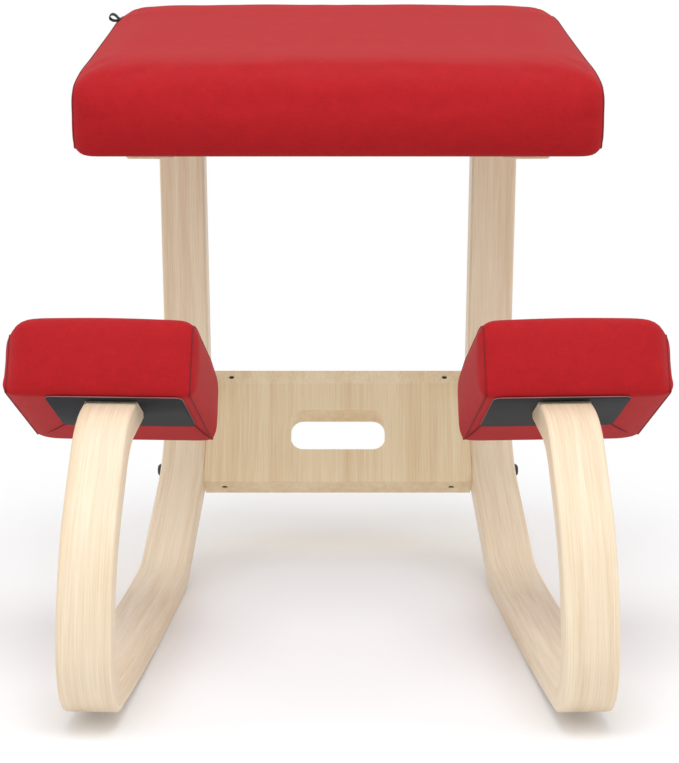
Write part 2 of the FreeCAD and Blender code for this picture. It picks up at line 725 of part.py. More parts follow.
def mirror_place(place):
    """Where the mirror image of an upright fastener stands."""
    return Placement(Vector(-place.Base.x, place.Base.y, place.Base.z), place.Rotation)


def fastener_set(prefix, places, wood, length_cell):
    """Bolts, washers and tee nuts at some places on a cushion's underside."""
    bolts = []
    washers = []
    nuts = []
    for index, place in enumerate(places):
        name = "%s_%d" % (prefix, index)
        bolts.append(button_bolt(name + "_bolt", shifted(place, z=-wood - size("washer_thick")), length_cell))
        washers.append(washer(name + "_washer", shifted(place, z=-wood)))
        nuts.append(tee_nut(name + "_nut", shifted(place, z=cushion_lift + size(prefix + "_board_thick"))))
    return {"bolts": bolts, "washers": washers, "tee_nuts": nuts}


def make_fasteners(prefix, places, wood, length_cell):
    """Both sides' fasteners below the seat, one node for each kind."""
    for kind, pieces in fastener_set(prefix, places, wood, length_cell).items():
        group("%s_%s" % (prefix, kind), pieces + [mirrored(piece.Name + "_right", piece) for piece in pieces])


def make_knee_pads():
    """Both knee pads, each with its own fasteners."""
    width = size("knee_width")
    plan = (width, width, size("knee_depth"), size("knee_corner"), size("knee_depth"))
    lining = (width / 2 - size("knee_lining_inset") - size("knee_lining_width"), size("knee_lining_front"),
              size("knee_lining_width"), size("knee_lining_depth"))
    pieces = make_cushion("knee", KNEE, plan, size("knee_board_margin"), lining, knee_places)
    for piece in ("board", "foam", "cover", "lining"):
        left = finish_part("left_knee_" + piece, pieces[piece])
        finish_part("right_knee_" + piece, mirrored("right_knee_" + piece, left))
    for kind, solids in fastener_set("knee", knee_places, size("knee_bolt_wood"), "knee_bolt_length").items():
        left = group("left_knee_" + kind, solids)
        finish_part("right_knee_" + kind, mirrored("right_knee_" + kind, left))


def write_parts():
    """Check every object and write each sub-part to its own file."""
    doc.recompute()
    for thing in doc.Objects:
        if "Invalid" in thing.State or "Error" in thing.State:
            raise RuntimeError("%s failed: %s" % (thing.Name, thing.State))
    os.makedirs("parts", exist_ok=True)
    for part in parts:
        if part.Shape.isNull() or not part.Shape.isValid():
            raise RuntimeError("%s has no valid shape" % part.Label)
        part.Shape.exportStep(os.path.join("parts", part.Label + ".step"))
        print("%-24s %2d solids %12.1f mm3" % (part.Label, len(part.Shape.Solids), part.Shape.Volume))


make_runners()
make_crossboard()
make_seat()
make_knee_pads()
write_parts()
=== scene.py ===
"""Looks of a rocking kneeling chair: bent wooden runners, a slotted crossboard and red cushions.

Every length is in metres. +Z is up, the floor is Z = 0 and the front is at -Y.
Each runner stands in an upright plane of its own: u runs forward, z up and n outward.
"""

import math

import bmesh
import bpy
import numpy as np
from bpy.props import FloatProperty, FloatVectorProperty, IntProperty, PointerProperty
from mathutils import Matrix, Vector


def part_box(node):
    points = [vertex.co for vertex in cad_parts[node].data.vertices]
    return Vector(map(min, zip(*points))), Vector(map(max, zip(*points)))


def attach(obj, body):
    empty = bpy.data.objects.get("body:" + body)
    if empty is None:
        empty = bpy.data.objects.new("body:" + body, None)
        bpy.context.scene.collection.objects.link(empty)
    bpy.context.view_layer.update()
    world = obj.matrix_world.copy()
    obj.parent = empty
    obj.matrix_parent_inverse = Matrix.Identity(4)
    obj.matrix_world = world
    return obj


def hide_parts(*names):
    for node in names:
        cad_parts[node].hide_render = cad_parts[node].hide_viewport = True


bl_info = {
    "name": "Rocking Kneeling Chair",
    "version": (1, 0, 0),
    "blender": (4, 5, 0),
    "location": "View3D > Sidebar > Chair",
    "description": "Builds the wood, cushions, linings and fastenings of a rocking kneeling chair",
    "category": "Add Mesh",
}

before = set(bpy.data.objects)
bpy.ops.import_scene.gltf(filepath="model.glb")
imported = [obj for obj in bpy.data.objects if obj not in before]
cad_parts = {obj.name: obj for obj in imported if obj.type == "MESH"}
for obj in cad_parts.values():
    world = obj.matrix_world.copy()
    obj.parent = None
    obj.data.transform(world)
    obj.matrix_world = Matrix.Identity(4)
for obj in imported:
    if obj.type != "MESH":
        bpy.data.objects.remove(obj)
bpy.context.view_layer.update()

WHITE = (1, 1, 1, 1)
BLACK = (0, 0, 0, 1)

# How far the tools that cut the washers' seats, the nuts' pockets and the pins' holes start outside.
TOOL_REACH = 0.05
POCKET_REACH = 0.03
PIN_REACH = 0.01
# Share of the edge rounding at each section of the strip's rear end, from its end face on.
REAR_END_SHARES = (1.0, 0.92, 0.7, 0.35)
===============
Reproduce the complete data exactly as presented above.

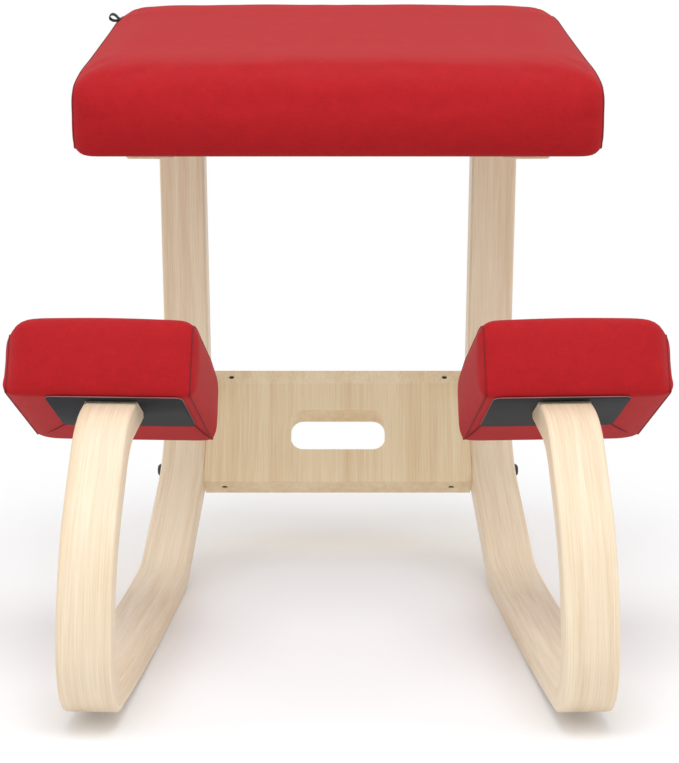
Write part 2 of the FreeCAD and Blender code for this picture. It picks up at line 725 of part.py. More parts follow.
def mirror_place(place):
    """Where the mirror image of an upright fastener stands."""
    return Placement(Vector(-place.Base.x, place.Base.y, place.Base.z), place.Rotation)


def fastener_set(prefix, places, wood, length_cell):
    """Bolts, washers and tee nuts at some places on a cushion's underside."""
    bolts = []
    washers = []
    nuts = []
    for index, place in enumerate(places):
        name = "%s_%d" % (prefix, index)
        bolts.append(button_bolt(name + "_bolt", shifted(place, z=-wood - size("washer_thick")), length_cell))
        washers.append(washer(name + "_washer", shifted(place, z=-wood)))
        nuts.append(tee_nut(name + "_nut", shifted(place, z=cushion_lift + size(prefix + "_board_thick"))))
    return {"bolts": bolts, "washers": washers, "tee_nuts": nuts}


def make_fasteners(prefix, places, wood, length_cell):
    """Both sides' fasteners below the seat, one node for each kind."""
    for kind, pieces in fastener_set(prefix, places, wood, length_cell).items():
        group("%s_%s" % (prefix, kind), pieces + [mirrored(piece.Name + "_right", piece) for piece in pieces])


def make_knee_pads():
    """Both knee pads, each with its own fasteners."""
    width = size("knee_width")
    plan = (width, width, size("knee_depth"), size("knee_corner"), size("knee_depth"))
    lining = (width / 2 - size("knee_lining_inset") - size("knee_lining_width"), size("knee_lining_front"),
              size("knee_lining_width"), size("knee_lining_depth"))
    pieces = make_cushion("knee", KNEE, plan, size("knee_board_margin"), lining, knee_places)
    for piece in ("board", "foam", "cover", "lining"):
        left = finish_part("left_knee_" + piece, pieces[piece])
        finish_part("right_knee_" + piece, mirrored("right_knee_" + piece, left))
    for kind, solids in fastener_set("knee", knee_places, size("knee_bolt_wood"), "knee_bolt_length").items():
        left = group("left_knee_" + kind, solids)
        finish_part("right_knee_" + kind, mirrored("right_knee_" + kind, left))


def write_parts():
    """Check every object and write each sub-part to its own file."""
    doc.recompute()
    for thing in doc.Objects:
        if "Invalid" in thing.State or "Error" in thing.State:
            raise RuntimeError("%s failed: %s" % (thing.Name, thing.State))
    os.makedirs("parts", exist_ok=True)
    for part in parts:
        if part.Shape.isNull() or not part.Shape.isValid():
            raise RuntimeError("%s has no valid shape" % part.Label)
        part.Shape.exportStep(os.path.join("parts", part.Label + ".step"))
        print("%-24s %2d solids %12.1f mm3" % (part.Label, len(part.Shape.Solids), part.Shape.Volume))


make_runners()
make_crossboard()
make_seat()
make_knee_pads()
write_parts()
=== scene.py ===
"""Looks of a rocking kneeling chair: bent wooden runners, a slotted crossboard and red cushions.

Every length is in metres. +Z is up, the floor is Z = 0 and the front is at -Y.
Each runner stands in an upright plane of its own: u runs forward, z up and n outward.
"""

import math

import bmesh
import bpy
import numpy as np
from bpy.props import FloatProperty, FloatVectorProperty, IntProperty, PointerProperty
from mathutils import Matrix, Vector


def part_box(node):
    points = [vertex.co for vertex in cad_parts[node].data.vertices]
    return Vector(map(min, zip(*points))), Vector(map(max, zip(*points)))


def attach(obj, body):
    empty = bpy.data.objects.get("body:" + body)
    if empty is None:
        empty = bpy.data.objects.new("body:" + body, None)
        bpy.context.scene.collection.objects.link(empty)
    bpy.context.view_layer.update()
    world = obj.matrix_world.copy()
    obj.parent = empty
    obj.matrix_parent_inverse = Matrix.Identity(4)
    obj.matrix_world = world
    return obj


def hide_parts(*names):
    for node in names:
        cad_parts[node].hide_render = cad_parts[node].hide_viewport = True


bl_info = {
    "name": "Rocking Kneeling Chair",
    "version": (1, 0, 0),
    "blender": (4, 5, 0),
    "location": "View3D > Sidebar > Chair",
    "description": "Builds the wood, cushions, linings and fastenings of a rocking kneeling chair",
    "category": "Add Mesh",
}

before = set(bpy.data.objects)
bpy.ops.import_scene.gltf(filepath="model.glb")
imported = [obj for obj in bpy.data.objects if obj not in before]
cad_parts = {obj.name: obj for obj in imported if obj.type == "MESH"}
for obj in cad_parts.values():
    world = obj.matrix_world.copy()
    obj.parent = None
    obj.data.transform(world)
    obj.matrix_world = Matrix.Identity(4)
for obj in imported:
    if obj.type != "MESH":
        bpy.data.objects.remove(obj)
bpy.context.view_layer.update()

WHITE = (1, 1, 1, 1)
BLACK = (0, 0, 0, 1)

# How far the tools that cut the washers' seats, the nuts' pockets and the pins' holes start outside.
TOOL_REACH = 0.05
POCKET_REACH = 0.03
PIN_REACH = 0.01
# Share of the edge rounding at each section of the strip's rear end, from its end face on.
REAR_END_SHARES = (1.0, 0.92, 0.7, 0.35)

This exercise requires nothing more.